Hello, Goodbye, and Everything In Between

hellogoodbyeby Jennifer E. Smith
First sentence: “When Aidan  opens the door, Clare rises onto her tiptoes to kiss him, and for a moment, it feels like any other night.”
Support your local independent bookstore: buy it there!
Review copy pilfered from the ARC piles at work.
Content: There’s some illusions to teenage drinking and sex, but it’s all tasteful and way off screen. If there is swearing (and now that I think about it, I’m not sure there is…), it’s all mild. It’s in the YA (grades 6-8) section of the bookstore.

Clare and Aidan have been a couple for the past two years of high school. They’ve been super happy and content in their relationship. But, it’s the night before they leave for college and they aren’t going the same place. Clare is headed to Dartmouth and Aidan for the opposite coast and UCLA. So, they’re going out this last night with one goal in mind (at least Clare’s mind): to break up. It’s a logical decision: they need to go away and be able to experience college fully, to not be constantly wondering if the other is being “faithful”. It makes sense.

Clare’s plan is to recreate memorable moments from their relationship, from where they first met through their first kiss and beyond. Except the evening doesn’t go as planned, and perhaps through the twists and turns that the evening throws at them, they can figure out exactly what to do with their relationship.

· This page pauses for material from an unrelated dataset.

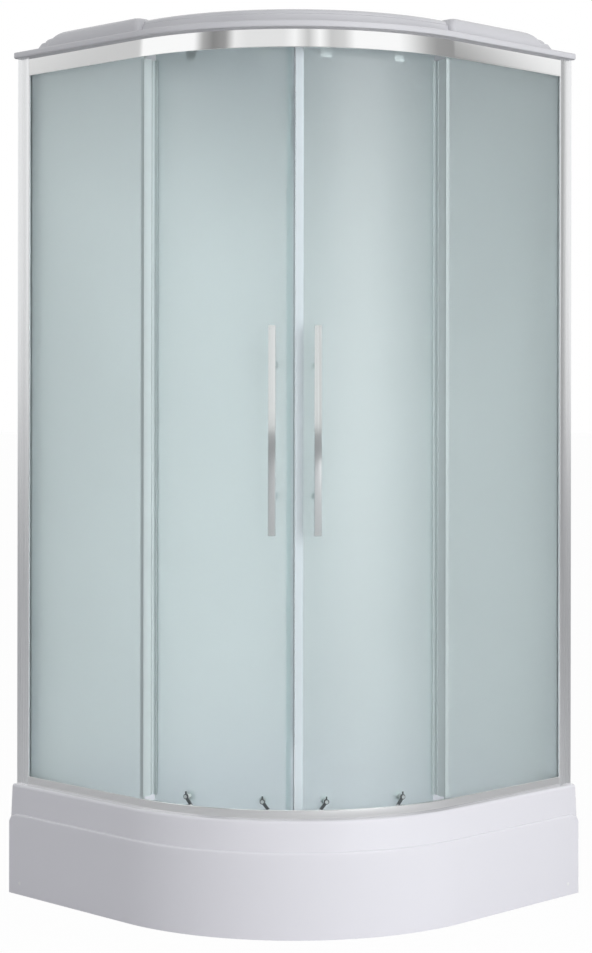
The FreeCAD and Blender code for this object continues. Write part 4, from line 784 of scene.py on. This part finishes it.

I love Smith’s romances. They’re generally sweet and simple, kind of like Baby Bear’s porridge: just right.  This one was a bit more angsty than the others I’ve read, but understandably so. I appreciated that Clare was the “logical” one and that Aidan was the more emotional center in the book; it’s a nice twist to have the girl pushing to break up and the boy wanting to stay together. And the adventures over the course of the night were fun as well. It was an interesting take on relationships as well: usually, books either deal with the falling in love part, or the ending part but I don’t know if I’ve read one where there was a “conscious uncoupling” and Gwyneth Paltrow so eloquently put it. I found that difference to be a nice change.

But while it was all nice and comfy and sweet, that’s really all it was. While it wasn’t bad, it wasn’t anything I totally fell in love with. (Ha!) Still: a good book.